I had also checked who Mr Marek Hlavac could be, and he seems to be a qualified Slovak person, reference here: Marek Hlavac, MPP, Ph.D. and here Marek Hlavac

And Marek uses “sú tri štvrte na …”


----------



## morior_invictus

Tisztul_A_Visztula said:


> Let me refer to an example of the opposite version (“Sú tri štvrte na..”): Marek Hlavac-Slovak Language Lessons For Beginners PDF - PDFCOFFEE.COM


I flipped through the document above and found an error, so there may be more (something to bear in mind if you're planning on using it to learn Slovak):
*Ten náš kolega bola v pondelok poobede taký pracovitý.* = That (female) colleague of ours was so hard-working on Monday afternoon.

…should be either…:
Ten náš kolega bol*a* v pondelok poobede taký pracovitý*!* = That *(male)* colleague of ours was so hard-working on Monday afternoon!

…or:
T*á* n*a*š*a* koleg*yňa* bola v pondelok poobede tak*á* pracovit*á!* = That (female) colleague of ours was so hard-working on Monday afternoon!


Tisztul_A_Visztula said:


> I had also checked who Mr Marek Hlavac could be, and he seems to be a qualified Slovak person, reference here: Marek Hlavac, MPP, Ph.D. and here Marek Hlavac
> And Marek uses “sú tri štvrte na …”


Mr. Hlaváč was born in Liptovský Mikuláš (Slovakia) and has likely been living abroad since he was 16. Currently, he teaches economics in Italy. Trying to learn standard Slovak from him may be a bit risky as you will be relying on the accuracy and grammatical correctness of whatever information he put in his document(s) which may not be a good idea, in my opinion.

Maybe there are people*** who say things like "sú tri štvrte na" but I assumed that your objective is to learn correct/standard Slovak and that’s what my original post was meant to reflect.

_________
*** On reflection, I think I have, indeed, heard some people say "sú tri štvrte na..." but that does not make it grammatically correct. I was not able to find any discussion on this particular topic so other than the fact that only the "je" version is used as an example in _Slovník súčasného slovenského jazyka_ (slovnik.juls.savba.sk), or in the book _Slovenčina pre cudzincov_ (written by six ladies who seem to be experts in the field)(upjs.sk) and that searching Google for "sú tri štvrte na" returned only a few results, I have no other official publication handy that I could quote here to back up my post above and to prove to you that the "sú" version is grammatically incorrect.


----------



## Concise

Dear morior_invictus,

yes indeed, I’d like to learn the gramatically correct version of Slovak. You found a good example of ‘incorrectness’ to fully convince me that I should abandon that source in the future. And it seems to me that in the future one my primary sources to be slovake.eu.

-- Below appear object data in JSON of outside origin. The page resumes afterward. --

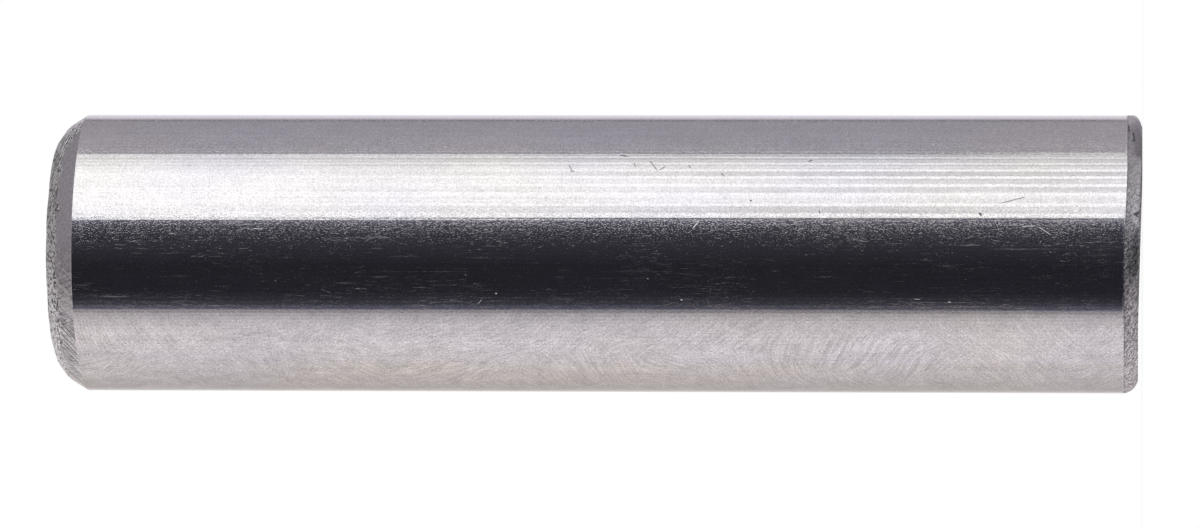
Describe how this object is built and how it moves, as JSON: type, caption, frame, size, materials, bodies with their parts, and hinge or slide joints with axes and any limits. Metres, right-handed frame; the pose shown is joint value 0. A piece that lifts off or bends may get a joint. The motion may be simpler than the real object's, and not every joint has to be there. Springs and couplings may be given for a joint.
{
  "type": "piston pin",
  "caption": "Solid ground steel pin that joins a piston to its connecting rod, with a plain rounded end and a chamfered, bevelled lead-in end.",
  "frame": {"origin": "centre of the flat bottom face, which is the square, plainly rounded end", "axes": "+Z along the pin's axis, towards the chamfered lead-in end"},
  "size_m": [0.012, 0.012, 0.047],
  "materials": {
    "ground_steel": "ground and polished, with as-formed end corners"
  },
  "bodies": {
    "root": {"piston_pin": "ground_steel"}
  },
  "joints": []
}
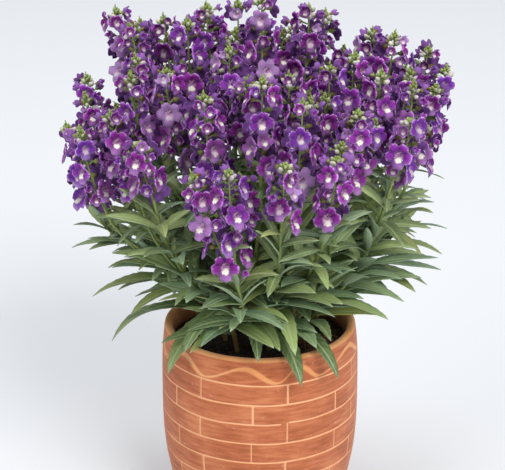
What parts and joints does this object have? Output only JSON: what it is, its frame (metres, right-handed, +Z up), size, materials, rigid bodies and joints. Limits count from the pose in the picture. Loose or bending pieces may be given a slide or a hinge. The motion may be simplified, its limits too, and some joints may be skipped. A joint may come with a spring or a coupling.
{
  "type": "potted flowering plant",
  "caption": "Summer snapdragon in bloom: leafy stems with tall spikes of violet five-lobed flowers over narrow toothed leaves, in a barrel-shaped terracotta pot.",
  "frame": {"origin": "centre of the pot's flat base, on the surface that it stands on", "axes": "+Z up along the pot's axis; -Y toward the viewer, the side that the picture shows; +X to the viewer's right"},
  "size_m": [0.2939, 0.2882, 0.416],
  "materials": {
    "terracotta": "unglazed fired clay with a thin reddish slip, matt",
    "potting_soil": "moist peat with bark crumbs, matt",
    "foliage": "soft leaf skin, satin",
    "petals": "velvety petals, matt"
  },
  "bodies": {
    "root": {"pot": "terracotta", "soil": "potting_soil", "stem_01": "foliage", "stem_02": "foliage", "stem_03": "foliage", "stem_04": "foliage", "stem_05": "foliage", "stem_06": "foliage", "stem_07": "foliage", "stem_08": "foliage", "stem_09": "foliage", "stem_10": "foliage", "stem_11": "foliage", "stem_12": "foliage", "stem_13": "foliage", "stem_14": "foliage", "stem_15": "foliage", "stem_16": "foliage", "spike_01": "petals", "spike_02": "petals", "spike_03": "petals", "spike_04": "petals", "spike_05": "petals", "spike_06": "petals", "spike_07": "petals", "spike_08": "petals", "spike_09": "petals", "spike_10": "petals", "spike_11": "petals", "spike_12": "petals", "spike_13": "petals", "spike_14": "petals", "spike_15": "petals", "spike_16": "petals", "spike_17": "petals", "spike_18": "petals", "spike_19": "petals", "spike_20": "petals", "spike_21": "petals", "spike_22": "petals", "spike_23": "petals", "spike_24": "petals", "spike_25": "petals", "spike_26": "petals", "spike_27": "petals", "spike_28": "petals", "spike_29": "petals", "spike_30": "petals", "spike_31": "petals", "spike_32": "petals", "spike_33": "petals", "spike_34": "petals", "spike_35": "petals", "spike_36": "petals", "spike_37": "petals", "spike_38": "petals", "spike_39": "petals"}
  },
  "joints": []
}
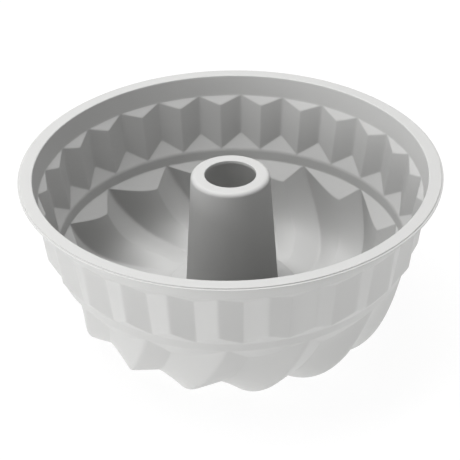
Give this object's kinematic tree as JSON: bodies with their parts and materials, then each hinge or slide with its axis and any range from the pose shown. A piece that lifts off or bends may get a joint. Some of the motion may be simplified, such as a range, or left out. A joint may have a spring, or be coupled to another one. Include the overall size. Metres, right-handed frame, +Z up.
{
  "type": "silicone bundt mould",
  "caption": "Round fluted ring cake mould in light grey silicone: flat rim, pleated band, swirled bowl and open tapered centre tube.",
  "frame": {"origin": "centre of the surface the mould stands on, on the tube's axis, at the lowest points of the swirl's crests", "axes": "+Z up along the tube's axis, open side up; -Y towards the viewer of the picture, +X to the viewer's right"},
  "size_m": [0.2416, 0.2416, 0.0993],
  "materials": {
    "silicone": "matte"
  },
  "bodies": {
    "root": {"rim_flange": "silicone", "collar_band": "silicone", "pleat_band": "silicone", "step_ring": "silicone", "swirl_bowl": "silicone", "foot_ring": "silicone", "centre_tube": "silicone", "tube_cap": "silicone"}
  },
  "joints": []
}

My background is that I started to learn Slovak using a book partly written by authors being part of Slovak minority in Hungary (teachers in Slovak schools), partly Slovak authors from Slovakia (university teachers) , but also in this book I found - let me say - strange things. More examples which are not just simple typos.

On the other hand I am not so good at Slovak yet to check everything in books like _Slovník súčasného slovenského jazyka. _Nevertheless sometimes I try to check something here https://www.juls.savba.sk/ediela/msj/msj-lq-2pages.pdf.

To cut a long story short thanks for the confirmation. Now I must leave, preto už je tri štvrte na deväť.;-)

PS: out of curiosity, page 210, bottom here: https://content.slovakiana.sk/files...df/01B590CA-2CE3-4135-8422-5266195A09FB_P.pdf


----------



## Enquiring Mind

And I found, on page 224 of your linked "content.slovakiana" (1925) document:


> Môžeme smelo tvrdiť, že tri štvrtiny ľudí nevie správne hovorit vo svojej materinskej reči ...


... a od tej doby sa veľa nezmenilo.


----------



## Concise

Enquiring Mind said:


> And I found, on page 224 of your linked "content.slovakiana" (1925) document:
> 
> ... a od tej doby sa veľa nezmenilo.


Nice catch.


----------



## morior_invictus

Tisztul_A_Visztula said:


> _*[...]*_ And it seems to me that in the future one my primary sources to be slovake.eu.
> 
> My background is that I started to learn Slovak using a book partly written by authors being part of Slovak minority in Hungary (teachers in Slovak schools), partly Slovak authors from Slovakia (university teachers) , but also in this book I found - let me say - strange things. More examples which are not just simple typos.


mic.iom.sk lists several free learning resources that learners may find helpful including First Aid In Slovak (have a look - maybe you will find something interesting there that matches your learning style).


Tisztul_A_Visztula said:


> Nevertheless sometimes I try to check something here https://www.juls.savba.sk/ediela/msj/msj-lq-2pages.pdf.


That one is definitely pretty good  but, perhaps, a bit too technical. You could still use it as a reference, though (in the worst case scenario, you can always copy and paste the parts of the text you do not understand into Google Translate to get a rough idea of what the author is trying to say or just ask here).


Tisztul_A_Visztula said:


> Now I must leave, preto*že* už je tri štvrte na deväť.;-)





Tisztul_A_Visztula said:


> PS: out of curiosity, page 210, bottom here: https://content.slovakiana.sk/files...df/01B590CA-2CE3-4135-8422-5266195A09FB_P.pdf


A publication from 1925? In modern standard Slovak, "P*a*n*e* prezident*e*, už *sú* tri štvrte na dvanás*tu*. . ." would be rendered as "Pán prezident, už je tri štvrte na dvanásť. . ."


----------



## numerator

I would write "trištvrte" as one word. 
I agree that it takes the singular.


----------